Obama is a bona fide political celebrity, and tickets to his events are often snapped up days in advance. Hundreds of people typically show up outside anyway, eager to catch a glimpse. Small towns have been off limits because the venues they offer are too small. But high school and college gymnasiums? Obama has seen quite a few.

The five rallies Obama held today, in contrast, took place outside rail stations along the route from Philadelphia to Harrisburg, and they had an unusually spontaneous feel. In Paoli, Obama's speech could be heard from two blocks away, and people running Saturday errands wandered over to the station to listen. In Downington, some showed up with their dogs, or in jogging clothes. People who lived nearby sat on their front porches and watched from upstairs windows.

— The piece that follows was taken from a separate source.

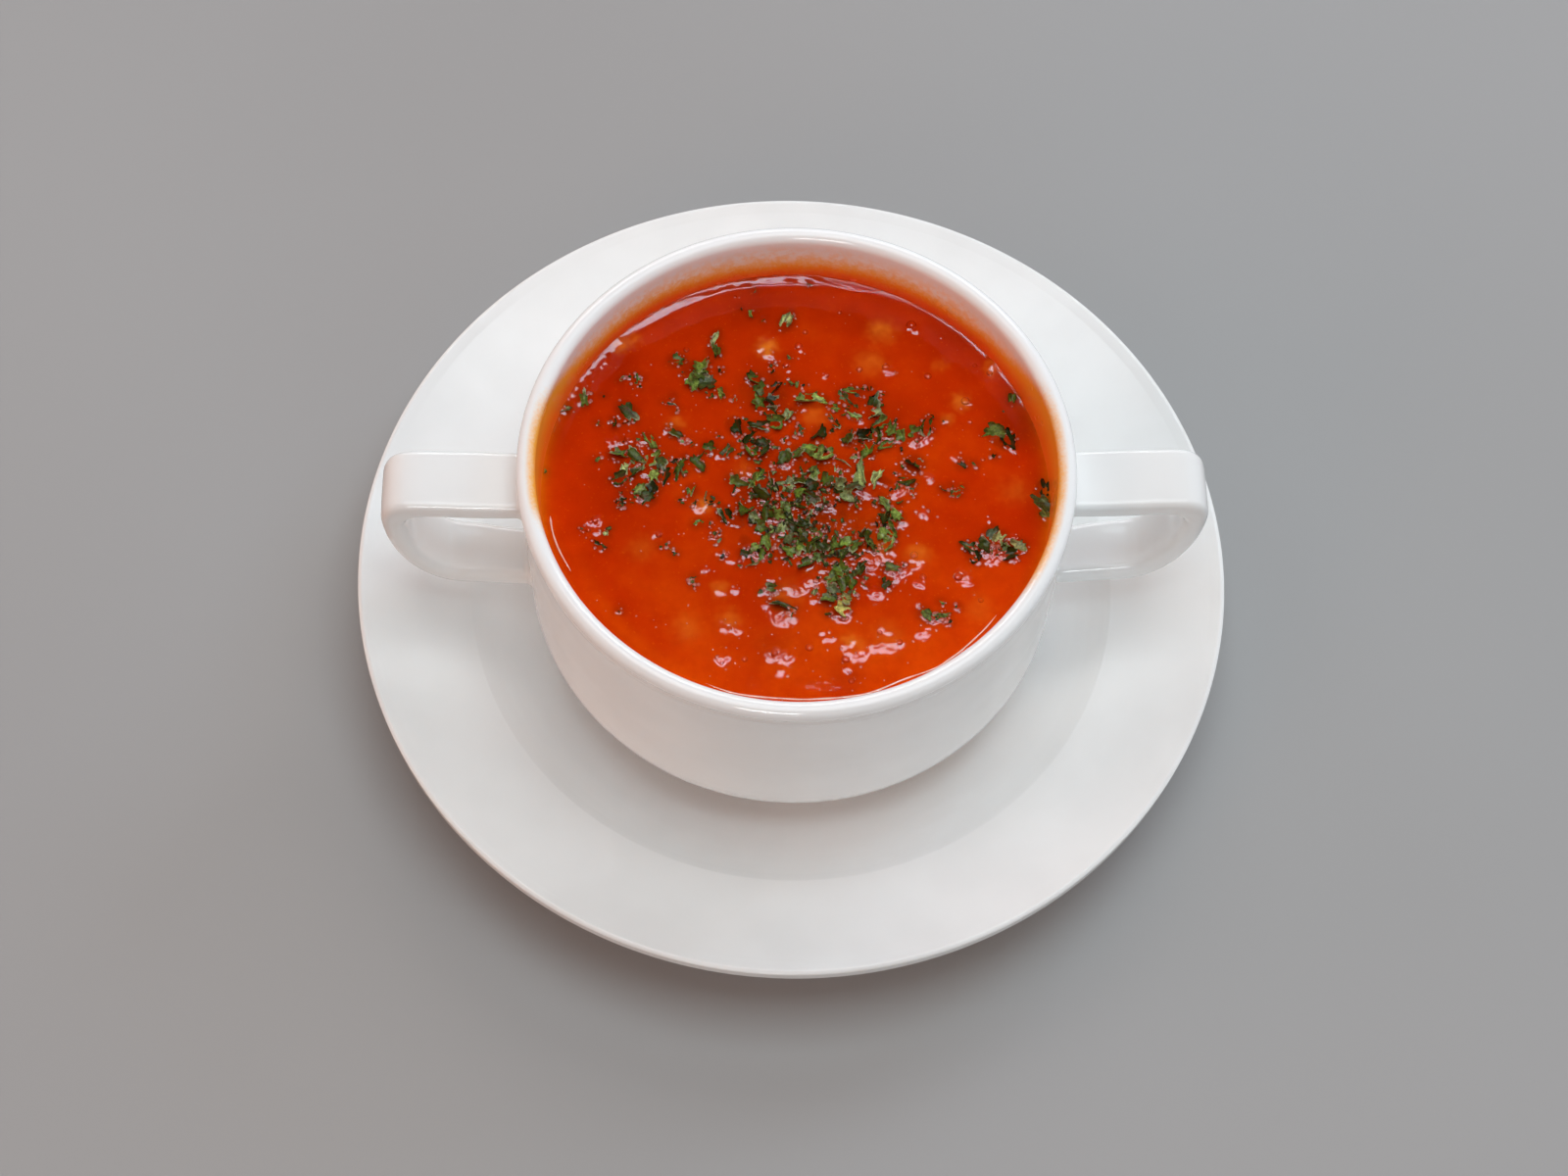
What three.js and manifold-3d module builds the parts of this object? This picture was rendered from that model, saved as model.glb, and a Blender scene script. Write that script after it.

Obama was clearly enjoying himself. He grinned like a kid all day, calling out "all aboard" to his staff and press corps and describing the "toot-toot" sound of the horn to the Harrisburg crowd. "It was incredible fun," Obama exclaimed.

But he was a candidate on a mission: to shut down Sen. Hillary Rodham Clinton's candidacy as quickly as possible, starting with a strong showing in Pennsylvania on Tuesday.

"The fact is, she has a different idea about what is at stake in this election than I do," Obama said in Lancaster, part of a 10-minute riff that drew a sharp contrast with his Democratic rival. The nomination is within Obama's reach, and he was leaving no margin for error. "She is comfortable with the way Washington works," Obama continued. "She just wants to change political parties. I want to change how politics is done in Washington."

In Harrisburg, he added this line, "Sen. Clinton would be vastly better than George Bush would be, but that's a very low bar."